> **THE REQUEST**: The data below holds a line containing "imported = [obj" and a line containing "for obj in bpy.context.scene.objects"; please quote exactly those two lines and every line between them, and nothing else.

> **DATASET EXTRACT**:

--*--

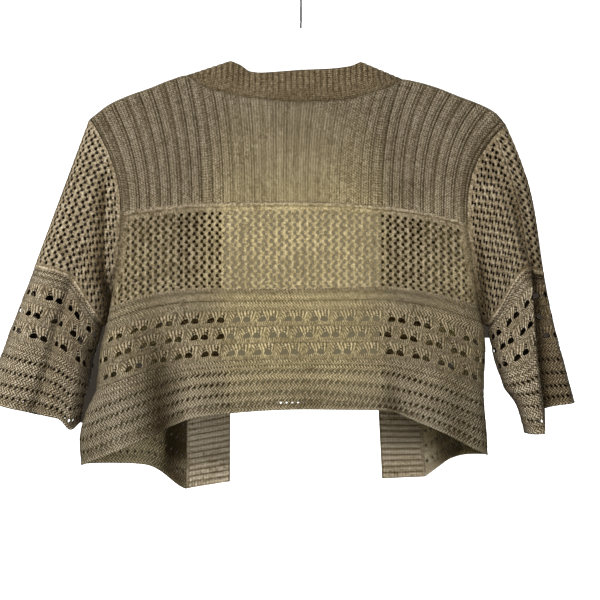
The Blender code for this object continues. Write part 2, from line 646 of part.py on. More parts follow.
def add_hanger(material):
    """A flat bar whose arms follow the shoulders, with rounded edges."""
    neck_left, neck_right = SHOULDER_LEFT[-1][0], SHOULDER_RIGHT[0][0]
    x = np.concatenate([np.linspace(HANGER_LEFT, neck_left - HANGER_NECK_REACH, 7),
                        [neck_left, 0.0, neck_right],
                        np.linspace(neck_right + HANGER_NECK_REACH, HANGER_RIGHT, 7)])
    top = np.where((x < neck_left) | (x > neck_right), ridge(x) + HANGER_SEAT, HANGER_NECK_DROP)
    reach = np.abs(x) / HANGER_RIGHT
    foot = top + mix(HANGER_DEPTH, HANGER_TIP, np.clip(reach, 0, 1))
    outline = list(zip(x, top)) + list(zip(x[::-1], foot[::-1]))
    mesh = bpy.data.meshes.new("hanger")
    vertices = [((px + OFF_CENTRE) * MM, 0.0, -drop * MM) for px, drop in outline]
    mesh.from_pydata(vertices, [], [tuple(range(len(vertices)))])
    mesh.materials.append(material)
    hanger = bpy.data.objects.new("hanger", mesh)
    bpy.data.collections[COLLECTION].objects.link(hanger)
    plate = hanger.modifiers.new("plate", "SOLIDIFY")
    plate.thickness = HANGER_THICK * MM
    plate.offset = 0.0
    rounding = hanger.modifiers.new("rounding", "BEVEL")
    rounding.width = HANGER_ROUND * MM
    rounding.segments = 3
    rounding.limit_method = "ANGLE"
    rounding.angle_limit = math.radians(50)
    return hanger


def hook_path():
    """The wire's centre line in the Y-Z plane: tip, crook, and a bend back over the stem."""
    centre = HOOK_WIRE - HOOK_RADIUS
    points = [(-HOOK_RADIUS, -HOOK_TIP_DROP), (-HOOK_RADIUS, (centre - HOOK_TIP_DROP) / 2)]
    for degrees in range(180, -46, -15):
        angle = math.radians(degrees)
        points.append((HOOK_RADIUS * math.cos(angle), centre + HOOK_RADIUS * math.sin(angle)))
    bend_y, bend_z = points[-1]
    for step in range(1, 7):
        share = step / 6
        y = bend_y * (1 - share) ** 2
        points.append((y, mix(bend_z, -HOOK_BEND_DROP, share)))
    points.append((0.0, -(HANGER_NECK_DROP - SEAM_GAP)))
    return points


def add_hook(material):
    path = hook_path()
    curve = bpy.data.curves.new("hook", "CURVE")
    curve.dimensions = "3D"
    curve.bevel_depth = HOOK_WIRE * MM
    curve.bevel_resolution = 2
    curve.use_fill_caps = True
    spline = curve.splines.new("POLY")
    spline.points.add(len(path) - 1)
    for point, (y, z) in zip(spline.points, path):
        point.co = (0.0, y * MM, z * MM, 1.0)
    curve.materials.append(material)
    hook = bpy.data.objects.new("hook", curve)
    bpy.data.collections[COLLECTION].objects.link(hook)
    return hook


def clear_scene():
    for item in list(bpy.data.objects):
        bpy.data.objects.remove(item, do_unlink=True)


def main():
    clear_scene()
    collection = bpy.data.collections.new(COLLECTION)
    bpy.context.scene.collection.children.link(collection)
    knit = make_material("knit_taupe", (0.205, 0.165, 0.098), 0.92)
    rib = make_material("rib_knit", (0.215, 0.172, 0.102), 0.9)
    plastic = make_material("hanger_plastic", (0.02, 0.02, 0.02), 0.5)
    wire = make_material("hook_wire", (0.03, 0.03, 0.03), 0.35, 0.9)

    body_panel("back", back_row, YOKE_STEPS, BACK_CELLS, knit, outward_flip=False, phase=0)
    for side in ("left", "right"):
        body_panel("front_" + side, lambda row, shares, s=side: front_row(s, row, shares),
                   FRONT_YOKE_STEPS, FRONT_CELLS, knit, outward_flip=(side == "left"), phase=1)
        for face in ("back", "front"):
            sleeve_panel(side, face, knit)
    add_band(rib)
    add_hanger(plastic)
    add_hook(wire)


main()
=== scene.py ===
"""Looks of the knitted shrug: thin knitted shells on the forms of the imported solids.

All tables are in millimetres: x across, and drop, the distance below the hanger's hook. A
panel is read as rows (row 0 is its upper edge) and shares of a row's width. Each shell has
real rib relief and real lace holes, cut along the zero line of a field that is positive on
cloth.
"""
import math
from collections import namedtuple
from functools import partial

import bpy
import numpy as np
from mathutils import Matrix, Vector

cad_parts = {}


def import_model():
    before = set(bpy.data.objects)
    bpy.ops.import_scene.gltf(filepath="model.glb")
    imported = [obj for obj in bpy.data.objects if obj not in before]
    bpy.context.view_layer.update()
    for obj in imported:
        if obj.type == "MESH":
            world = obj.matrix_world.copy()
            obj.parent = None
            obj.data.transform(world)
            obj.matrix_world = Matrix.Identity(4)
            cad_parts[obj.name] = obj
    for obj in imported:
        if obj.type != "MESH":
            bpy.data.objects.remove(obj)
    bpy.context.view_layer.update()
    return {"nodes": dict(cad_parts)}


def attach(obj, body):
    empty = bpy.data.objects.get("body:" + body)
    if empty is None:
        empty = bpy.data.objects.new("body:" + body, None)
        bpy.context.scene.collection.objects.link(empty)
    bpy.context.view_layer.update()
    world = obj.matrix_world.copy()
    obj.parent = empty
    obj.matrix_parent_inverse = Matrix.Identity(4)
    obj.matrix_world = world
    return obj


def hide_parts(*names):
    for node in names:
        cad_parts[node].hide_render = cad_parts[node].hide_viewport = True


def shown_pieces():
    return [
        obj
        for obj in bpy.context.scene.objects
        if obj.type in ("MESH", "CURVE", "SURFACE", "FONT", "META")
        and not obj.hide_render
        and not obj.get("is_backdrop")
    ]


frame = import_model()

MM = 0.001

# Cloth
WALL = 1.5               # plain knit
SEAM_GAP = 0.1           # between two sewn pieces
BAND_GAP = 0.1           # down the fronts, where its ribs differ from theirs
NECK_GAP = 0.2           # near the neck's corners, where the band leans away most
NECK_CORNER_GAP = 0.5    # where shoulder, neck and band seams meet on the fold
ARMHOLE_GAP = 0.2        # the seam lies in a valley, where walls lean together
UNDERARM_GAP = 0.3       # at its foot two side rolls face each other
OFF_CENTRE = -1.0        # the shrug hangs this far from the hook's line
BACK_CELLS, FRONT_CELLS, SLEEVE_CELLS = 32, 9, 8   # half leaf pairs across each panel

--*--

> **ANSWER TO THIS TASK**:
    imported = [obj for obj in bpy.data.objects if obj not in before]
    bpy.context.view_layer.update()
    for obj in imported:
        if obj.type == "MESH":
            world = obj.matrix_world.copy()
            obj.parent = None
            obj.data.transform(world)
            obj.matrix_world = Matrix.Identity(4)
            cad_parts[obj.name] = obj
    for obj in imported:
        if obj.type != "MESH":
            bpy.data.objects.remove(obj)
    bpy.context.view_layer.update()
    return {"nodes": dict(cad_parts)}


def attach(obj, body):
    empty = bpy.data.objects.get("body:" + body)
    if empty is None:
        empty = bpy.data.objects.new("body:" + body, None)
        bpy.context.scene.collection.objects.link(empty)
    bpy.context.view_layer.update()
    world = obj.matrix_world.copy()
    obj.parent = empty
    obj.matrix_parent_inverse = Matrix.Identity(4)
    obj.matrix_world = world
    return obj


def hide_parts(*names):
    for node in names:
        cad_parts[node].hide_render = cad_parts[node].hide_viewport = True


def shown_pieces():
    return [
        obj
        for obj in bpy.context.scene.objects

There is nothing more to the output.